• [EXERCISE MATERIAL]
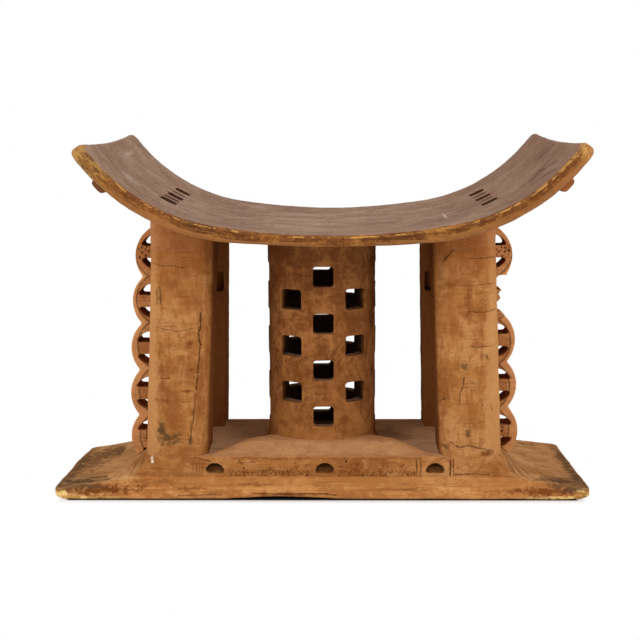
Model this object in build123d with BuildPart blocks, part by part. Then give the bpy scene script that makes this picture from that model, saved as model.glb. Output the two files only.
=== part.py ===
from build123d import *
import os
from math import asin, atan2, cos, degrees, radians, sin

# A carved stool: a curved seat on four corner columns and one hollow, pierced centre column,
# with an openwork screen of scalloped discs between the columns at each end.
# Millimetres. +X runs along the stool's length, the front faces -Y, +Z is up, z = 0 is the floor.

# Base board: a slab whose top falls away from the plinth to all four edges.
BASE_FRONT_LENGTH = 560
BASE_BACK_LENGTH = 551
BASE_DEPTH = 183
BASE_EDGE_THICKNESS = 13
BASE_CROWN_HEIGHT = 24
BASE_CORNER_RADIUS = 9
BASE_EDGE_BEVEL = 2

# Plinth: the raised block under the columns, with half-moon niches in both long faces.
# At each end a hollow cove carries it down to the board.
PLINTH_LENGTH = 376
PLINTH_SHIFT = 2
PLINTH_DEPTH = 168
PLINTH_TOP = 45
COVE_LENGTH = 42
COVE_LIP = 0.8
NICHE_RADIUS = 9.8
NICHE_RISE = 3.3
NICHE_DEPTH = 10
NICHE_PITCH = 115
NICHE_SHIFT = 3.5

# Corner columns: rounded blocks that lean inwards as they rise.
COLUMN_TOP = 266
COLUMN_GAP = 44
FRONT_COLUMN_WIDTH = 67
FRONT_COLUMN_LEAN = 9.5
REAR_COLUMN_WIDTH = 76
REAR_COLUMN_LEAN = 4
OUTER_CORNER_RADIUS = 27
INNER_CORNER_RADIUS = 17
GAP_CORNER_RADIUS = 3.5
RECESS_WIDTH = 18
RECESS_HEIGHT = 20
RECESS_DEPTH = 12
RECESS_INSET = 4
RECESS_CENTRE_HEIGHT = 216

# Centre column: a tube pierced by square holes in a draughtboard pattern.
CENTRE_RADIUS = 58.5
CENTRE_FOOT_RADIUS = 63
CENTRE_FOOT_HEIGHT = 14
CENTRE_BORE_RADIUS = 44
HOLE_WIDTH = 20
SIDE_HOLE_WIDTH = 24
FRONT_ROW_PITCH = 49.5
FRONT_ROW_CENTRE = 155.7
BACK_ROW_PITCH = 54
BACK_ROW_CENTRE = 151.5
LEFT_BACK_ROW_CENTRE = 157
SIDE_HOLE_ANGLE = 36.5
HOLE_TURN = 2

# Seat: a plank bent up at both ends by two tighter arcs, dished from front to back.
# Its top and its underside are three broad faces each: a middle one and two end ones.
SEAT_DEPTH = 290
SEAT_SHIFT = 11.7
SEAT_CENTRE_HEIGHT = 281.5
SEAT_BACK_RISE = 10
SEAT_DISH = 4.5
SEAT_MIDDLE_RADIUS = 680
SEAT_END_RADIUS = 190
SEAT_FRONT_MIDDLE = 116
SEAT_BACK_MIDDLE = 110
SEAT_END_ANGLE = 55.3
SEAT_MIDDLE_THICKNESS = 12.5
SEAT_END_THICKNESS = 16
SEAT_CORNER_RADIUS = 13
SEAT_EDGE_BEVEL = 3
SEAT_BROAD_FACES = 6

# Slots: five in a row across each end of the seat, wide and narrow in turn.
SLOT_COUNT = 5
SLOT_LENGTH = 15
SLOT_DEPTH = 8
SLOT_PITCH = 26
SLOT_WIDE = 20
SLOT_NARROW = 9
LEFT_SLOT_SHIFT = 15.5
RIGHT_SLOT_SHIFT = 27
LEFT_SLOT_ANGLE = 27.8
RIGHT_SLOT_ANGLE = 25.9

# Lugs: one short block under each end of the seat.
LUG_WIDTH = 18
LUG_DEPTH = 24
LUG_LENGTH = 29
LUG_ANGLE = 47.3
LUG_POCKET = 1
LUG_ROUNDING = 6

# End screens: a web between the columns, edged with five openwork discs.
SCREEN_WEB_INNER = 135
SCREEN_WEB_OUTER = 178
DISC_COUNT = 5
LEFT_DISC_LOWEST = 50
LEFT_DISC_PITCH = 47.3
LEFT_PITCH_GROWTH = 0.8
RIGHT_DISC_LOWEST = 56
RIGHT_DISC_PITCH = 51.5
RIGHT_PITCH_GROWTH = -0.6
TOP_DISC_DROP = 4.5
DISC_REACH = 212
DISC_STEP_IN = 9.6
LEFT_DISC_CURVE = 2
RIGHT_DISC_CURVE = 1
DISC_OUTLINE_RADIUS = 36.5
DISC_RIM = 5.5
DISC_OPENING_RADIUS = 18.2
DISC_BAND_HEIGHT = 14
DISC_OPENING_INNER = 6
BROKEN_DISC = 3
BREAK_LINE = 190

os.makedirs("parts", exist_ok=True)

column_depth = (PLINTH_DEPTH - COLUMN_GAP) / 2
column_rise = COLUMN_TOP - PLINTH_TOP
corner_columns = (
    ("front_left_column", -1, -1, FRONT_COLUMN_WIDTH, FRONT_COLUMN_LEAN),
    ("front_right_column", 1, -1, FRONT_COLUMN_WIDTH, FRONT_COLUMN_LEAN),
    ("rear_left_column", -1, 1, REAR_COLUMN_WIDTH, REAR_COLUMN_LEAN),
    ("rear_right_column", 1, 1, REAR_COLUMN_WIDTH, REAR_COLUMN_LEAN),
)


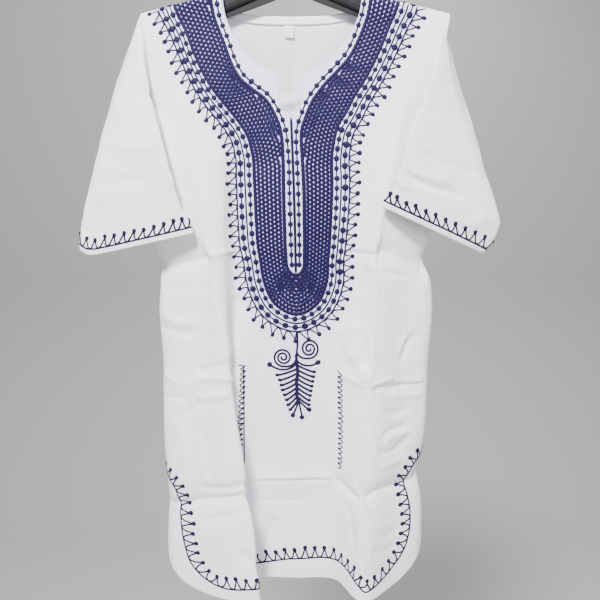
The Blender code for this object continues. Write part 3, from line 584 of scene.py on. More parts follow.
class Sleeve:
    """A sleeve as it hangs: the share round it and the distance above the cuff, placed."""

    AROUND = 240
    ALONG = 140

    def __init__(self, spec, creases, seed):
        self.spec = spec
        self.side = spec["side"]
        around = np.arange(self.AROUND + 1) / self.AROUND
        along = np.linspace(0.0, 1.0, self.ALONG)
        grid_around, grid_along = np.meshgrid(around, along, indexing="ij")
        points = self.loft(grid_around, grid_along)
        steps = np.linalg.norm(np.diff(points, axis=1), axis=2)
        above = np.concatenate([np.cumsum(steps[:, ::-1], axis=1)[:, ::-1],
                                np.zeros((self.AROUND + 1, 1))], axis=1)
        self.points = points
        self.above = above
        self.cuff_places = run_of(points[:, -1])
        self.cuff_length = float(self.cuff_places[-1])
        self.cut_size = (line_length(points[:, 0]), float(above.max()))
        down = np.diff(points, axis=1)[:-1]
        over = np.diff(points, axis=0)[:, :-1]
        self.cut_area = float(np.linalg.norm(np.cross(down, over), axis=2).sum())
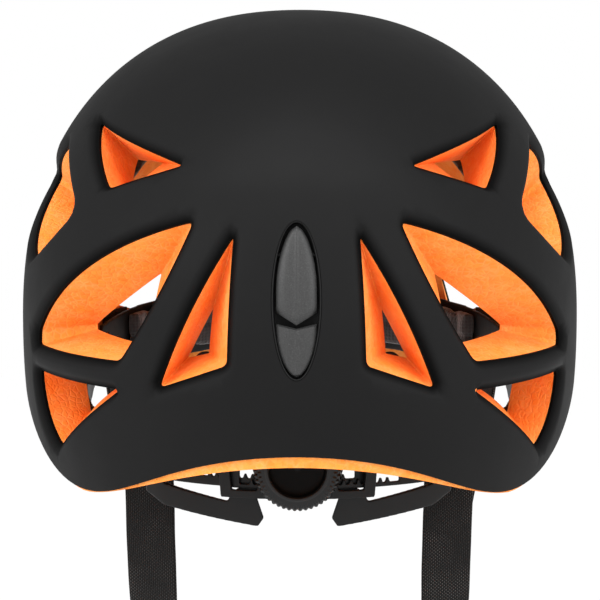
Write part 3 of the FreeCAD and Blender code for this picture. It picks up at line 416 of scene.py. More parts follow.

• [WHAT THE EXERCISE ASKS]
Output only the lines from the top of the entries through the one holding "from math import", copied exactly.

• [ANSWER IN FULL]
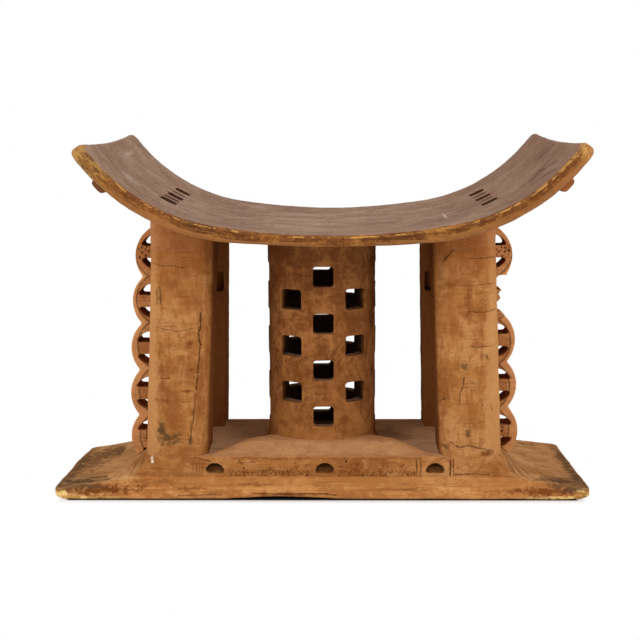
Model this object in build123d with BuildPart blocks, part by part. Then give the bpy scene script that makes this picture from that model, saved as model.glb. Output the two files only.
=== part.py ===
from build123d import *
import os
from math import asin, atan2, cos, degrees, radians, sin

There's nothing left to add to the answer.